Frente a estas preocupaciones, los economistas que propugnaban por el incremento de la asistencia oficial al desarrollo —entre ellos muchos vinculados a diversas agencias de Naciones Unidas— respondieron que si estos flujos se orientaban a incrementar la inversión pública en capital humano e infraestructura básica, y contribuían a incrementar de manera importante la productividad media de la economía y su potencial de desarrollo, los efectos de dicha “enfermedad” podrían ser neutralizados.
El interés pasó a centrarse entonces más en asegurar la calidad del programa de inversiones públicas, que en la preocupación por la enfermedad holandesa.
Es interesante que un argumento similar, en términos de que todo se resolvería más o menos favorablemente si se invirtiese paralelamente en educación e infraestructura productiva, se utilice en Nicaragua para tranquilizar las preocupaciones en términos de que la construcción del Canal interoceánico daría lugar a un fenómeno verdaderamente masivo de “enfermedad holandesa”.
Lo que llama particularmente la atención es que, en este caso, el argumento acerca de la posibilidad de contrarrestar la “enfermedad holandesa” se aplique a una situación completamente distinta a la que hemos descrito al inicio.

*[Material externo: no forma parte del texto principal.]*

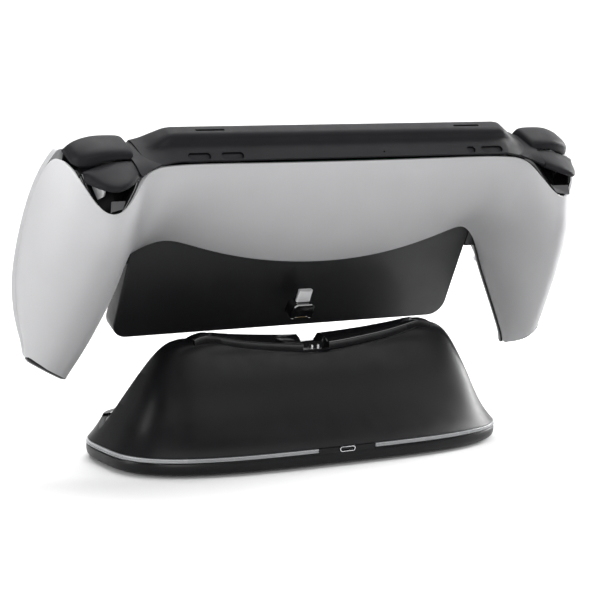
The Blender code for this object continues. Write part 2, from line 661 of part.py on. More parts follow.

Para utilizar una expresión figurada, en este caso se estarían comparando los efectos de que le caiga a uno encima un enorme elefante, con los que conllevaría para uno soportar la carga de un animalito de peso y masa mucho más modestos.
Nicaragua ha sido receptor de flujos extraordinarios de cooperación externa en los últimos 20 años, los cuales, en términos relativos, se colocan entre los más elevados del mundo.
Sin embargo, en comparación, los flujos de capital que se supone serían invertidos en la construcción del canal, equivaldrían a comprimir el equivalente a 70 años consecutivos de desembolso del monto promedio anual de cooperación externa recibido por el país hasta ahora, en un lapso mucho más corto de tiempo.
Ante la desmesurada magnitud de estos flujos, que superarían ampliamente el monto global de la inversión de China en toda África, no habría manera alguna de evitar que el país desarrollase un fenómeno masivo y sin precedentes de “enfermedad holandesa”. Pero no se trata solamente de la abismal diferencia en la magnitud de los flujos, sino también en su destino.
Los flujos asociados a la construcción del canal se destinarían a establecer un enorme enclave estrictamente privado, y separado para todos los fines del resto del país que, por su carácter intensivo en capital, representaría una limitada creación de empleo, y cuyos encadenamientos con el resto de la economía serían también muy limitados. Incluso, en los próximos cien años, los beneficios derivados de la renta diferencial internacional que permitiría generar la explotación del Canal, ni siquiera serían compartidos por el país, que en todo caso es lo primero que se debió asegurar, más allá de la promesa de que el concesionario “procurará” (sin estar comprometido u obligado a hacerlo de manera vinculante) a otorgar a la autoridad del canal algunas migajas.
Más aún, después de experimentar un auge temporal, al cesar las enormes entradas de capital asociadas a la fase de construcción del Canal, dicho auge sería seguido por una depresión y por un agudo estancamiento de la economía, por el efecto histéresis de la enfermedad holandesa.